> _Aim_
Print verbatim the opening line of the material and every subsequent line through the one containing "low, high = Vector((0.6755, 0.4020)), Vector((0.6970, 0.4247))".

> _Information supplied_
↓↓↓

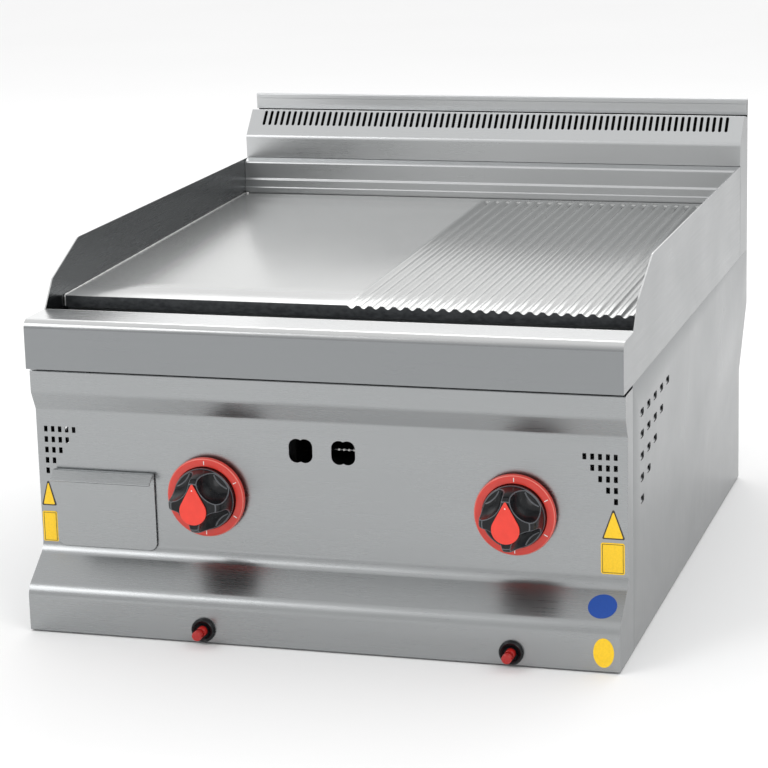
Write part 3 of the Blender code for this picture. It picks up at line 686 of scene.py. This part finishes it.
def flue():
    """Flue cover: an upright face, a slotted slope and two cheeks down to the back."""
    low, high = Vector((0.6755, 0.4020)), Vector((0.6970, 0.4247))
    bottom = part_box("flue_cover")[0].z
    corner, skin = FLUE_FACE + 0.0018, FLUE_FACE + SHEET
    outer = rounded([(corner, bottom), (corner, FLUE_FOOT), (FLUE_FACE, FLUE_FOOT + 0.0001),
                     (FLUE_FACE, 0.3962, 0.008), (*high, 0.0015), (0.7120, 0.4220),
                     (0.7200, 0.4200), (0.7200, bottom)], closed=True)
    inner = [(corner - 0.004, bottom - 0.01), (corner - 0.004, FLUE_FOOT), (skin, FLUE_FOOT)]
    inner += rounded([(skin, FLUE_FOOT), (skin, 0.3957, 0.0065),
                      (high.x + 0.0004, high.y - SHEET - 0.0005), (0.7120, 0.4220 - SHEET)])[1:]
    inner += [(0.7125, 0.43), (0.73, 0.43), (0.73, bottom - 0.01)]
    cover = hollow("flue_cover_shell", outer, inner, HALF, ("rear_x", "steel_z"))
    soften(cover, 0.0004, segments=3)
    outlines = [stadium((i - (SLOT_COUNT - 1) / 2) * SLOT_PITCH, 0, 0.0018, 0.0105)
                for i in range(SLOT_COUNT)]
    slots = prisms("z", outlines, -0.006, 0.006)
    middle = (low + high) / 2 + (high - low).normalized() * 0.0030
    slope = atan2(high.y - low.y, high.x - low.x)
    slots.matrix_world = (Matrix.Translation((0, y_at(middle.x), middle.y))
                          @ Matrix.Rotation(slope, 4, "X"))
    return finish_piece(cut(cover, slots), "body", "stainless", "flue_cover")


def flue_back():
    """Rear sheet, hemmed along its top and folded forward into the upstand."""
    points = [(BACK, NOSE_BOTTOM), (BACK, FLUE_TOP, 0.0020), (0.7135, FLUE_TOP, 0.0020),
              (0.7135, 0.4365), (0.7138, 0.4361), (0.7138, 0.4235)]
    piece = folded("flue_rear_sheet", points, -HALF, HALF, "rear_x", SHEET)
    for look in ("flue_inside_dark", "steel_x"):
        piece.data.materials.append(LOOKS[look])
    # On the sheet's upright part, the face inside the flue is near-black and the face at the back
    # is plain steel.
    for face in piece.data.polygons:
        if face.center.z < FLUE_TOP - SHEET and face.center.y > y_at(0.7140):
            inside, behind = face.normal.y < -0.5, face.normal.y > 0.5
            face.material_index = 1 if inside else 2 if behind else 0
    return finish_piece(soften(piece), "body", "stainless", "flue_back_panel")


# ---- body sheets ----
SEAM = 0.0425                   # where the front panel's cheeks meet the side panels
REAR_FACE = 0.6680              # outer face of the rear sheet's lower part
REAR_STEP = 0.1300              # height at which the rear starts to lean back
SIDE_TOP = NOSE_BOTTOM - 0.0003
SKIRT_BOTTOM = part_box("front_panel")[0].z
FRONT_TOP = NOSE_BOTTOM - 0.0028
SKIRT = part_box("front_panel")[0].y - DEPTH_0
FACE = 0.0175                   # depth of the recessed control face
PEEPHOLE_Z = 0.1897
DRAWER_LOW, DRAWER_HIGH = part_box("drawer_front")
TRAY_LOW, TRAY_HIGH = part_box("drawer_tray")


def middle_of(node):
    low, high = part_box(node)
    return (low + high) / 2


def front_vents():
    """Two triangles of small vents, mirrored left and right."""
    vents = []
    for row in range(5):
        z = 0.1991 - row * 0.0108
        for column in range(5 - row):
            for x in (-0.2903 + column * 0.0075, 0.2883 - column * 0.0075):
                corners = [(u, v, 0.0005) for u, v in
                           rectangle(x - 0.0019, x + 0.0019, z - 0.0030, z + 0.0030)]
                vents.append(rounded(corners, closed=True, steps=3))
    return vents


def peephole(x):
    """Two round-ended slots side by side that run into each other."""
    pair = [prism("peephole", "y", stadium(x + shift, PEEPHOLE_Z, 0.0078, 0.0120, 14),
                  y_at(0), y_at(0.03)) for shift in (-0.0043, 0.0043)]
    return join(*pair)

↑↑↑

> _Task output_
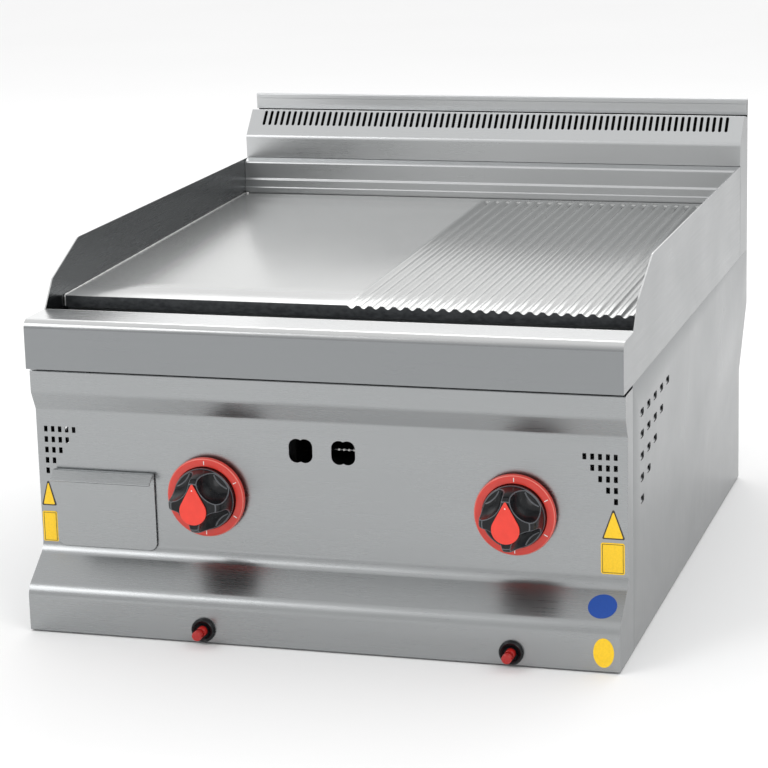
Write part 3 of the Blender code for this picture. It picks up at line 686 of scene.py. This part finishes it.
def flue():
    """Flue cover: an upright face, a slotted slope and two cheeks down to the back."""
    low, high = Vector((0.6755, 0.4020)), Vector((0.6970, 0.4247))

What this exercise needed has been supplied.